大阪にて その①。
6月の末に大阪に行く機会がありました。黒部宇奈月温泉駅から北陸新幹線の始発に乗車、敦賀駅からはサンダーバードで大阪駅まで、3時間程度で到着です。北陸新幹線の大阪延伸後は2時間程度になるそうで、随分便利な時代になったものです。例年通りの気候であれば、梅雨真っただ中の時期で雨が心配でしたが、近畿地方の梅雨明けが6月27日に統計開始以降最早で発表され、雨よりも気温の方(この日は最高気温35度)が大変でした。
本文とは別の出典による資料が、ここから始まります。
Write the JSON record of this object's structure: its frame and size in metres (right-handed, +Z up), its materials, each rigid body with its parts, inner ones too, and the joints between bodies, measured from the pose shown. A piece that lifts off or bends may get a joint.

日傘やハンディーファンは、もはや日本の夏の必需品ではないでしょうか。

大阪駅北側のうめきた地区は、元々は貨物梅田駅の貨物ヤードなどで利用されていたエリアでしたが、2000年代以降の貨物駅の廃止に伴い大規模な再開発が進んでいます。第一期の核となるグランフロント大阪が2013年に、第二期の中心となるグラングリーン大阪の一部が2024年に開業して話題になっています。商業施設やオフィスを中心とした高層ビル群が立ち並ぶ姿と、普段見慣れている入善町の田園風景との差がすさまじいので良い刺激になります。開業したばかりのグラングリーン大阪のうめきた公園内には、クリエイティブスペースの「VS.」とイベントスペースの「ロートハートスクエアうめきた」があります。

「VS.(ヴイエス)」は、安藤忠雄建築研究所が設計監修、日建設計が設計・監理を担当し、スタジオやカフェで構成されています。ガラスとコンクリートの2つの箱で構成された特徴的な外観の施設では「安藤忠雄展 青春」が開催中でした。緑の中を通り抜けるようなアプローチからシンボリックな「りんごのオブジェ」を見て中に入り、受付から地下階の展示室に進みます。個人住宅から国内外の文化施設、直島の一連のプロジェクト等の多くのスケッチ、模型、図面が展示されており、「住吉の長屋」に代表される初期の仕事から進行中の計画まで充実した展示内容でした。やはり実物のスケッチや模型を前にすると、写真では得られないエネルギーや情報量が感じられるので、貴重な機会でした。会場は週末という事もあってか多くの人で賑わっており、ショップスペースにはTシャツやトートバッグなどのグッズを抱えた人がたくさん見られました。平積みされた図録の一部には、安藤さん直筆のサインとスケッチが入っており、前日に来館し一日かけて描かれたそうです。百冊くらいありそうだったので、そのエネルギーに脱帽です。安藤さんは今年で84歳になるそうですが、近年の「こども本の森」等を通して、社会や若い人々に対する強いメッセージを発信し続けています。建築家が自らの費用で設計と建設を行い、自治体に図書館を寄贈する構想を数々実現されているのは、本当にすごいことだと思います。




うめきた公園は約45000㎡もの面積があり、大阪駅のような大規模ターミナル駅直結の都市公園としては世界最大級だそうです。経済合理性を優先した通常の再開発であれば、このような一等地を緑で覆ってしまう計画は実現し難いのでしょうが、大阪に緑が少ないことや、同じく貨物ターミナル駅跡地を再開発した東京の汐留エリアを反面教師として実現できたそうです。また緑地があることで、周辺の地価や街の価値が上昇することも期待されています。この日のような猛暑日ではこれだけの緑量があるだけで体感温度も随分違いますし、自由にくつろげる芝生スペースは非常に価値のある場所だと感じました。そして公園内の「ロートハートスクエアうめきた」は曲面の大屋根が特徴的な全天候対応型のイベントスペースで、設計はSANAAが担当しています。周囲のビル群とは対照的な佇まいは、緑豊かな公園と相まって、このエリアのコンセプトが表現されたようなデザインでした。この日は歌手Superflyのフリーライブが行われており、多くの人が集まっていました。ステージエリアは見ることができませんでしたが、ライブを鑑賞できたのは良かったです。公園として整備されなければ、このような使われ方もできなかった事でしょう。